The difference between TikTok and Reels is that unlike with TikTok, Reels enables users to seamlessly incorporate 15-second videos into their overall Instagram experience via their feed and direct messages to friends. In addition, users can customize Reels with AR filters and tools specific to Instagram.
“I had an opportunity to check out Reels earlier this week and absolutely loved its features and ease of use. Based on how far Instagram stories and IGTV have both come since their launch, I’m confident that Reels will become really popular among the creator community,” chief visionary officer and co-founder of Influencer, Caspar Lee, who was granted early access to Reels, told The Drum.
When you consider TikTok’s intensely perceptive algorithm, however, comparing Reels and TikTok would be like comparing apples and oranges. Unlike Reel, TikTok’s “For You Page” and its algorithm aren’t dependent on knowing anyone or following anyone on the platform, thereby quickly understanding and pumping out new palatable content. Whereas Instagram is reliant on a follower graph to serve most content consumption.

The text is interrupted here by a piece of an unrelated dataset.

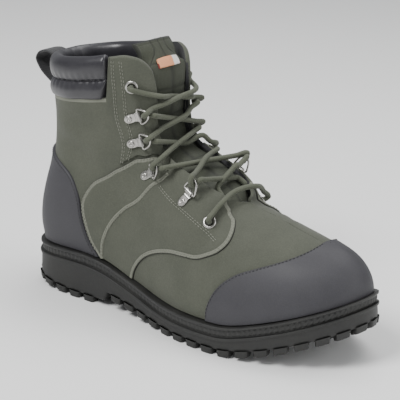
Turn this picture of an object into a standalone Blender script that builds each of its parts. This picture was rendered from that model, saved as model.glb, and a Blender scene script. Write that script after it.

As Eugene Wei, former head of product at companies like Amazon and Flipboard, put it on his blog Remains of the Day:
“[Bytedance’s short video algorithm] is a rapid, hyper-efficient matchmaker. Merely by watching some videos, and without having to follow or friend anyone, you can quickly train TikTok on what you like. In the two-sided entertainment network that is TikTok, the algorithm acts as a rapid, efficient market maker, connecting videos with the audiences they’re destined to delight. The algorithm allows this to happen without an explicit follower graph.”
While TikTok’s future gets sorted, it might be wise for advertisers to familiarize themselves with Reels as a way to enhance existing and future influencer campaigns. Given Reels’ nascence, influencers and brands that utilize Reels now could potentially reach a new kind of audience without fear over it shutting down due to national security concerns.